--- MATERIAL ---

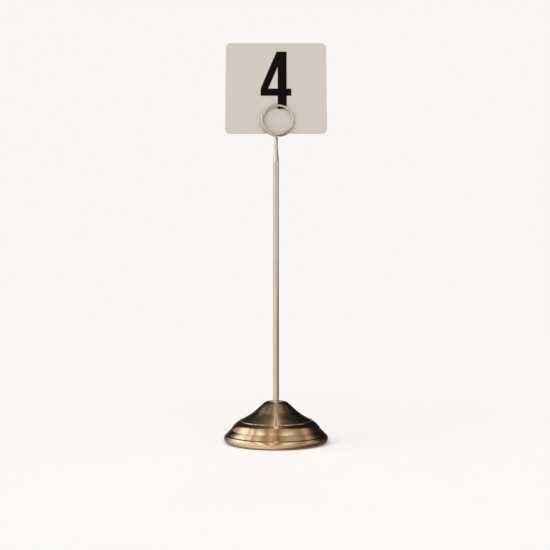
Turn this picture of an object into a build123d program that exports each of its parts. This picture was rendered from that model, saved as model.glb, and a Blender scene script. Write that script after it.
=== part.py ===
# Table number holder: a spun brass foot on an iron weight, a thin tube for a stem, and a coiled
# wire clip that pinches a printed number card between its turns.
# Millimetres, +Z up, -Y towards the reader. The origin is on the table, on the stem's axis.
from build123d import *
from math import cos, radians, sin, tan
import os

# ---- Driving dimensions -------------------------------------------------------------------
RING_TOP = 305.7            # table to the top of the wire ring, the nominal 12 inches
FOOT_RADIUS = 46.8          # widest part of the foot bead
DOME_TOP = 37.4             # table to the flat on top of the foot
SHEET = 0.8                 # thickness of the spun sheet
PAD_THICKNESS = 2.0         # felt under the weight
RIM_GAP = 0.5               # the sheet's rim stays this far above the table

TUBE_RADIUS = 2.6           # stem, outside
TUBE_BORE = 2.02            # stem, inside radius
SWAGE_START = 251.5         # the stem's top end tapers from here
SWAGE_END = 266.5           # to here, and is thin and straight above
STEM_TOP = 275.0
NECK_RADIUS = 1.65          # outside radius of the thin end
STUD_RADIUS = 2.0           # M4 stud, brazed into the stem's lower end
STUD_IN_TUBE = 14.0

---

STATED EXERCISE
Repeat every line of the material exactly as given.

SOLUTION
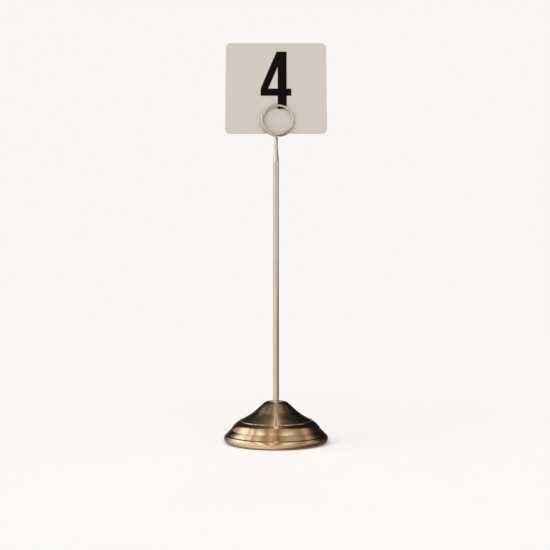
Turn this picture of an object into a build123d program that exports each of its parts. This picture was rendered from that model, saved as model.glb, and a Blender scene script. Write that script after it.
=== part.py ===
# Table number holder: a spun brass foot on an iron weight, a thin tube for a stem, and a coiled
# wire clip that pinches a printed number card between its turns.
# Millimetres, +Z up, -Y towards the reader. The origin is on the table, on the stem's axis.
from build123d import *
from math import cos, radians, sin, tan
import os

# ---- Driving dimensions -------------------------------------------------------------------
RING_TOP = 305.7            # table to the top of the wire ring, the nominal 12 inches
FOOT_RADIUS = 46.8          # widest part of the foot bead
DOME_TOP = 37.4             # table to the flat on top of the foot
SHEET = 0.8                 # thickness of the spun sheet
PAD_THICKNESS = 2.0         # felt under the weight
RIM_GAP = 0.5               # the sheet's rim stays this far above the table

TUBE_RADIUS = 2.6           # stem, outside
TUBE_BORE = 2.02            # stem, inside radius
SWAGE_START = 251.5         # the stem's top end tapers from here
SWAGE_END = 266.5           # to here, and is thin and straight above
STEM_TOP = 275.0
NECK_RADIUS = 1.65          # outside radius of the thin end
STUD_RADIUS = 2.0           # M4 stud, brazed into the stem's lower end
STUD_IN_TUBE = 14.0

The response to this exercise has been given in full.